Elizabeth asks Nene if she knows the Dali Lama, and Marlo pipes up “the Italian”, wha wha whaaat?  Apparently, prison school systems just aren’t what they used to be.  Elizabeth says “the spiritual Tibetan leader of Tibet…”  and Nene is staring at her like she has three heads.  Nene has no intention of buying anything and Marlo thanks her for coming and they hug it out.

Apollo shows up to surprise Phaedra at work with some pink roses.  He broaches the subject of the funeral business and he’s leery of working with the spirits and souls.  Phaedra tells him there is no need to worry, they are “gonna put the boom in the tomb!”  Phaedra basically wants Apollo to use his charm to upsell caskets.  They do a little role-play so she can see his mad skills and she is convinced they are going to make it big, and they hug it out.

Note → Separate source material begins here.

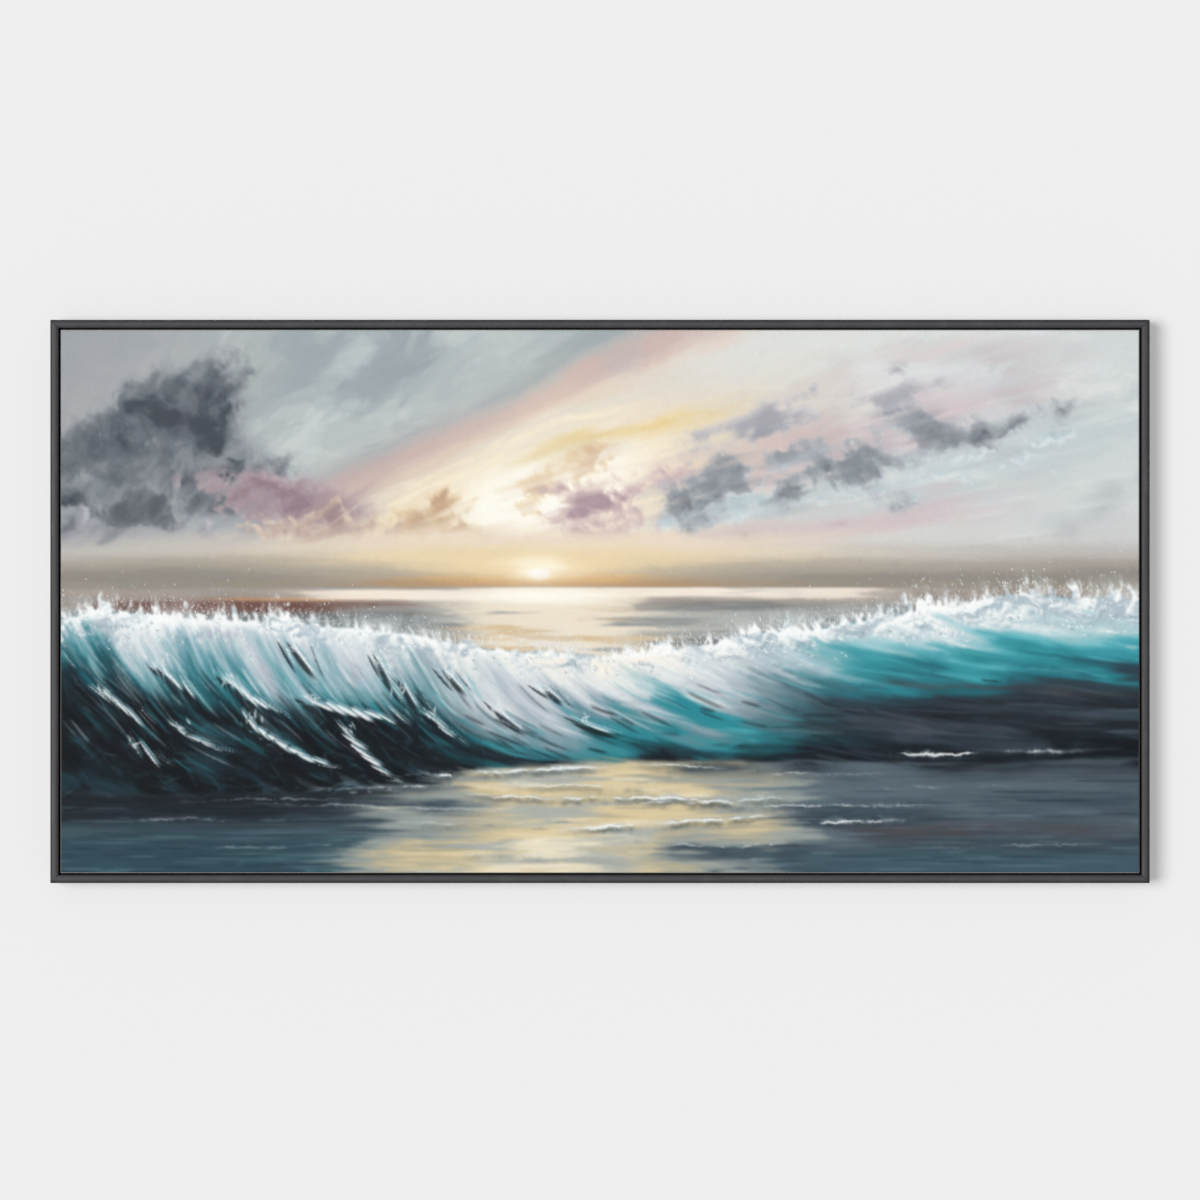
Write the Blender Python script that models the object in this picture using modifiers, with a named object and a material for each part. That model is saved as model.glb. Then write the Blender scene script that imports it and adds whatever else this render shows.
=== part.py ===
"""Framed oil painting: a canvas stretched over mitred pine bars, set in a slim black floater frame.

Run it with: blender --background --python part.py, or from Blender's text editor.

Units are metres. The picture faces -Y, +Z is up and +X is to the right as one looks at it.
The origin is in the plane of the wall, in the middle of the top rail's back face.
"""

import math

import bmesh
import bpy
from mathutils import Matrix, Vector

# The stretched canvas, outside its wrapped edges
CANVAS_WIDTH = 1.200
CANVAS_HEIGHT = 0.604
CLOTH_THICKNESS = 0.0010

# The floater frame's L-shaped moulding
FLOAT_GAP = 0.0022
FACE_WIDTH = 0.0090
FLANGE_WIDTH = 0.0220
FLANGE_THICKNESS = 0.0065
CANVAS_RECESS = 0.0050
OUTER_EDGE_RADIUS = 0.0022
INNER_EDGE_RADIUS = 0.0010
FACE_CROWN = 0.0004
ARC_STEPS = 5

# The stretcher bars and the brace between them
BAR_WIDTH = 0.042
BAR_THICKNESS = 0.022
BAR_LIP_WIDTH = 0.006
BAR_RELIEF = 0.0025
BAR_BACK_CHAMFER = 0.0020
BRACE_WIDTH = 0.036
BRACE_THICKNESS = 0.014
TENON_LENGTH = 0.012
TENON_THICKNESS = 0.006
TENON_SHOULDER = 0.005

# Countersunk screws through the flange into the bars
FLANGE_SCREW_RADIUS = 0.0017
FLANGE_SCREW_HEAD_RADIUS = 0.0034
FLANGE_SCREW_HEAD_HEIGHT = 0.0020
FLANGE_SCREW_LENGTH = 0.020
FLANGE_SCREW_FROM_CORNER = 0.110
# Their places along a rail, as shares of the span between its two end screws
FLANGE_SCREW_SHARES_LONG = (-1 / 2, -1 / 6, 1 / 6, 1 / 2)
FLANGE_SCREW_SHARES_SHORT = (-1 / 2, 1 / 2)

# Sawtooth hangers on the back of the top bar
HANGER_FROM_CORNER = 0.250
HANGER_HEIGHT = 0.0115
HANGER_MIDDLE = 0.032
HANGER_RAMP = 0.003
HANGER_TAB = 0.0095
HANGER_RISE = 0.0022
HANGER_PLATE = 0.0010
HANGER_MARGIN = 0.0025
TOOTH_PITCH = 0.0032
TOOTH_DEPTH = 0.0016
HANGER_SCREW_RADIUS = 0.0013
HANGER_SCREW_HEAD_RADIUS = 0.0029
HANGER_SCREW_HEAD_HEIGHT = 0.0015
HANGER_SCREW_LENGTH = 0.010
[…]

Cynthia and Peter go to see Pastor Pollard, who married them.  Cynthia discusses the communication problem.  Pastor Pollard tells them “we effectively communicate or we detrimentally disintegrate”.  Okay Pastor Pollard, pullin’ some Gary Busey action on us!  Cynthia tries to make a point about trying new things and essentially calls Peter a dinosaur.  Peter takes offense and Pastor asks them to tell each other what they love about one another.  Cynthia loves Peter’s strength, intelligence, his wisdom, his ideas, and his initiative.  Peter tells her that the reason they are there is about the stuff they don’t like about each other.  Cynthia presses him to answer the question and he just stares at her.  Pollard tries to make a save, then Peter finally speaks up.  He loves to look at her, it makes his day better, he loves her commitment to the marriage.  Weak Peter, weak.  Basically, Peter said he loves Cynthia because she’s hot, having a hot wife boosts his ego, and she puts up with his bullshit.  Way to go Peter, welcome to splitsville…population YOU!  Cynthia feels like he is taking steps in the right direction and they leave.  I swear if dumb was dirt, Cynthia could cover 5 acres.  Nevertheless, she is beautiful, I will give her that.  Outside in the parking lot, they talk about following through and they both need to do a lot of work, annnnnnnd…they hug it out.